The fact that the Dobbs case made it to the court in the first place is reason enough for alarm: Many states have passed abortion bans similar to Mississippi’s that have been struck down because they are obviously unconstitutional in light of Roe v. Wade and subsequent cases. That the Mississippi law hasn’t met the same fate strongly suggests a confidence among conservative justices that they finally have the votes to end Roe for good. A similar confidence—not to mention a blithe indifference to women’s civil liberties—was reflected in the Supreme Court’s recent refusal to summarily strike down a new Texas law that effectively bans most abortions in the state.

In the opinion of the NYT, the more likely outcome—for this term, at least—is not an outright reversal of Roe but a rerun of a show Americans have been watching for the past 30 years: a ruling that preserves the right to abortion in name while making the exercise of that right ever more difficult, if not impossible, in practice.

Which is altogether odd, given that the most pressing issue in the Dobbs case is not the legal response of the court but the political response of a consistent majority of Americans who agree that a woman has the right to control what happens inside her own body.

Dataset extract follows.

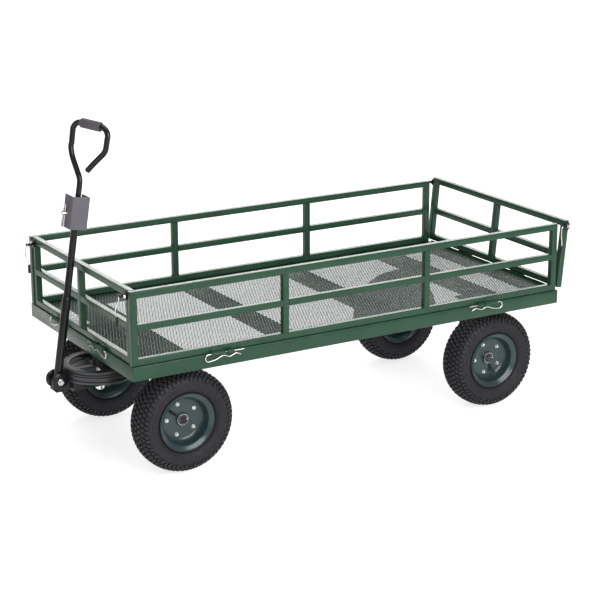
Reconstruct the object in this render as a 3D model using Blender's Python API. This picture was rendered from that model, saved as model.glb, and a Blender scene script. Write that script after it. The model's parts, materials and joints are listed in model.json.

Some view this moment to have a re-run of the fight, where the abortion-rights movement has mostly played defence, believing that the courts would serve as a backstop. But perhaps this should be seen as an opportunity that, while engineered for entirely political reasons (nothing, clearly to do with reproductive freedom) could be centred on women’s equality and liberty, not on their privacy, the right on which the Roe decision was grounded. But there is precious little foundation for something so fundamental, which is evidenced by the struggles and successes of the LGBTQ movement.

Whatever the court rules on Dobbs, that will not be the end of this saga. The world has turned and so the constitution cannot be expected to provide answers for significant changes in society. We see this in other countries where historical practice conflicts with modern thinking. So we are likely to see a testing of what happens when a majority of the population disagrees with what the political (I need a better adjective) legislation says is so. It points to an event in which the politicians decisions disagree with a majority of the population. When that occurs, what should happen is that the decision makers are not re-elected. You might even point at any large-scale social movement (think climate change perhaps) and how to involve ordinary people enough to persuade them that this is important enough to change a vote towards whichever party will resolve the issue.   It seems to me that re-solve is what the Republican majority thinks it is about to do.

What would you do with an unwanted pregnancy, such as might follow from rape? It seems to me that you'd soon wish you'd moved to an unrestricted state pretty smartly after the rape; you have markedly less than 15 weeks to sort this, so it might even be that you move before discovering whether you're pregnant. Which doesn't move us much towards justice. Of course the issue with rape is that the men are (probably) at fault and we need to change the way we raise males so that this hardly ever occurs – and that when it does we identify the problem differently, more like why and how and where did we go wrong.  

DJS 20211202

But that last paragraph calls for a change about as unlikely as Britain changing from FPTP to PR.

[81]  https://en.wikipedia.org/wiki/Roe_v._Wade

[82] https://edition.cnn.com/politics/live-news/supreme-court-roe-v-wade-abortion-case-12-01-21/index.html

[83] https://www.nytimes.com/2021/11/27/opinion/roe-abortion-dobbs-scotus.html

[84] https://en.wikipedia.org/wiki/Dobbs_v._Jackson_Women%27s_Health_Organization worth a read.  The case was heard on December 1, 2021. Court observers said, based on their analysis of the questioning, that the six conservative members of the court were likely to find in favour of upholding Mississippi's law, though Chief Justice John Roberts appeared to support a solution that upheld the fundamentals of Roe v. Wade and Planned Parenthood v. Casey, while giving states the right to set restrictions on abortions up to as early as 15 weeks. The other conservative Justices appeared to be set to overturn Roe and Casey, based on these observations.